Vers une relance post-COVID équitable
Le “monde d’après” Covid-19 ne sera pas tout à fait le même pour la consommation et cette crise doit être une occasion de se réinventer et de repenser certaines de nos habitudes. La crise a parfaitement illustré la fragilité de nos chaînes d’approvisionnement et a stimulé une prise de conscience sur l’origine des produits et sur le rôle prépondérant des producteurs et travailleurs d’ici et d’ailleurs pour notre système alimentaire. Espérons que cette prise de conscience et ces bonnes intentions continuent après la crise et que les consommateurs privilégieront davantage une consommation responsable tous les jours et continueront leur quête d’un système économique plus humain.
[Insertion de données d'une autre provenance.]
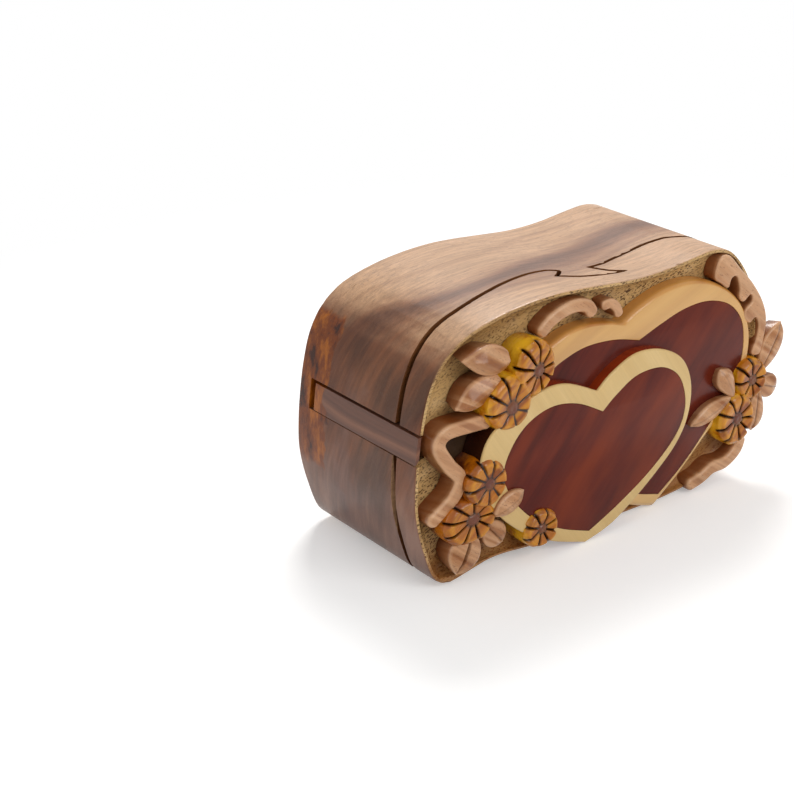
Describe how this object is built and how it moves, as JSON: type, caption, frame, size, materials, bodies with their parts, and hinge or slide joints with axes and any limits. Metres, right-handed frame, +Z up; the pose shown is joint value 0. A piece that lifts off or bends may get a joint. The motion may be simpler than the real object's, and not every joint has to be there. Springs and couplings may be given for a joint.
{
  "type": "puzzle box",
  "caption": "Carved wooden puzzle box with a dished front lid on a dovetail saw cut, a sliding key bar in one end and raised hearts and flowers.",
  "frame": {"origin": "centre of the box's footprint, on the level of its lowest point", "axes": "+X along the length, to the right seen from the carved front; the front faces -Y; +Z up"},
  "size_m": [0.1774, 0.085, 0.0985],
  "materials": {
    "body_wood": "satin varnish",
    "back_wood": "satin varnish",
    "lid_wood": "satin varnish",
    "key_wood": "satin varnish",
    "cream_wood": "satin varnish",
    "dark_wood": "satin varnish",
    "honey_wood": "satin varnish",
    "petal_wood": "satin varnish",
    "leaf_wood": "satin varnish"
  },
  "bodies": {
    "body": {"box_body": "body_wood", "back_panel": "back_wood"},
    "lid": {"lid": "lid_wood", "front_heart_border": "cream_wood", "front_heart_panel": "dark_wood", "rear_heart_border": "honey_wood", "rear_heart_panel": "dark_wood", "flower_upper_left": "petal_wood", "flower_top_left": "petal_wood", "flower_middle_left": "petal_wood", "flower_lower_left": "petal_wood", "flower_bottom": "petal_wood", "flower_right_upper": "petal_wood", "flower_right_lower": "petal_wood", "leaf_top_left": "leaf_wood", "leaf_upper_left": "leaf_wood", "leaf_middle_left": "leaf_wood", "leaf_lower_left": "leaf_wood", "leaf_bottom_left": "leaf_wood", "leaf_heart_upper": "leaf_wood", "leaf_heart_lower": "leaf_wood", "leaf_right_upper": "leaf_wood", "leaf_right_middle": "leaf_wood", "leaf_right_lower": "leaf_wood", "ribbon_left": "leaf_wood", "ribbon_top": "leaf_wood", "ribbon_top_short": "leaf_wood", "ribbon_right_upper": "leaf_wood", "ribbon_right_lower": "leaf_wood"},
    "key": {"key_bar": "key_wood"}
  },
  "joints": [
    {"name": "lid_slide", "type": "slide", "parent": "body", "child": "lid", "axis": [0, 0, 1], "range_m": [0, 0.1]},
    {"name": "key_slide", "type": "slide", "parent": "body", "child": "key", "axis": [-1, 0, 0], "range_m": [0, 0.1]}
  ],
  "couplings": [
    {"joint": "key_slide", "follows": "lid_slide", "ratio": 1}
  ]
}
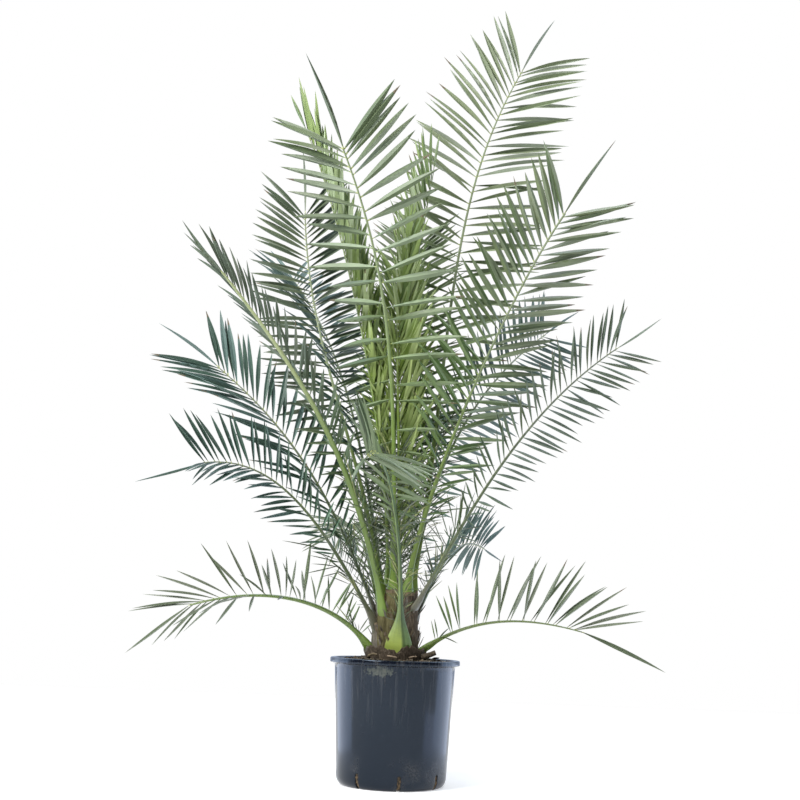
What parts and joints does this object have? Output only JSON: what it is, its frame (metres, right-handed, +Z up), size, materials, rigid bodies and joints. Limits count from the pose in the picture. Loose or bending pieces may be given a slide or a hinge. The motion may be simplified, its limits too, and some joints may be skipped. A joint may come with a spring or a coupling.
{
  "type": "potted canary island date palm",
  "caption": "Young date palm with long arching feather fronds round a short fibrous trunk, in a round black nursery pot of soil.",
  "frame": {"origin": "middle of the pot's flat underside", "axes": "+Z up, -Y the plant's front, +X to the right as seen from the front"},
  "size_m": [1.5098, 1.909, 2.5347],
  "materials": {
    "pot": "glossy black moulded plastic with light scuffs and dirt near the rim",
    "soil": "crumbly dark brown compost",
    "trunk": "rough brown fibre and old leaf bases",
    "stubs": "dry grey-brown cut leaf bases",
    "olive_fronds": "satin olive green leaflets with paler undersides on yellow-green ribs",
    "blue_green_fronds": "satin blue-green leaflets with paler undersides on yellow-green ribs",
    "young_fronds": "satin fresh yellow-green leaflets on yellow-green ribs"
  },
  "bodies": {
    "root": {"frond_back_left": "blue_green_fronds", "frond_back_low": "olive_fronds", "frond_back_low_end": "olive_fronds", "frond_back_mid": "olive_fronds", "frond_back_mid_end": "olive_fronds", "frond_back_right": "blue_green_fronds", "frond_back_tall": "young_fronds", "frond_front": "olive_fronds", "frond_front_end": "olive_fronds", "frond_front_left": "young_fronds", "frond_left_back": "olive_fronds", "frond_left_low": "blue_green_fronds", "frond_left_low_end": "blue_green_fronds", "frond_left_mid": "blue_green_fronds", "frond_left_upper": "olive_fronds", "frond_low_left": "olive_fronds", "frond_low_left_end": "olive_fronds", "frond_low_right": "olive_fronds", "frond_low_right_end": "olive_fronds", "frond_right_back": "blue_green_fronds", "frond_right_back_end": "blue_green_fronds", "frond_right_mid": "olive_fronds", "frond_right_upper": "olive_fronds", "frond_tall_right": "olive_fronds", "frond_young_centre": "young_fronds", "frond_young_left": "young_fronds", "frond_young_right": "young_fronds", "pot": "pot", "soil": "soil", "stub_1": "stubs", "stub_2": "stubs", "stub_3": "stubs", "stub_4": "stubs", "trunk": "trunk"}
  },
  "joints": []
}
Cet effort est maintenant plus que jamais, déterminant pour des millions de producteurs et travailleurs dans les pays du Sud qui ont directement souffert des conséquences pandémie Covid-19. Ils mettent aujourd’hui tout en œuvre pour pouvoir continuer à travailler et à assurer l’approvisionnement de certains de nos produits favoris – comme notre petit café du matin, notre banane du goûter ou notre pause chocolat. Au niveau de la responsabilité de l’État, l’ONG Fairtrade Lëtzebuerg appelle également les décideurs politiques d’envisager lors de l’établissement des plans de relance à assurer que l’économie se « reconstruise » de manière durable et équitable. Il sera primordial de remettre l’humain au centre de nos relations commerciales et par extension, de l’économie tout entière.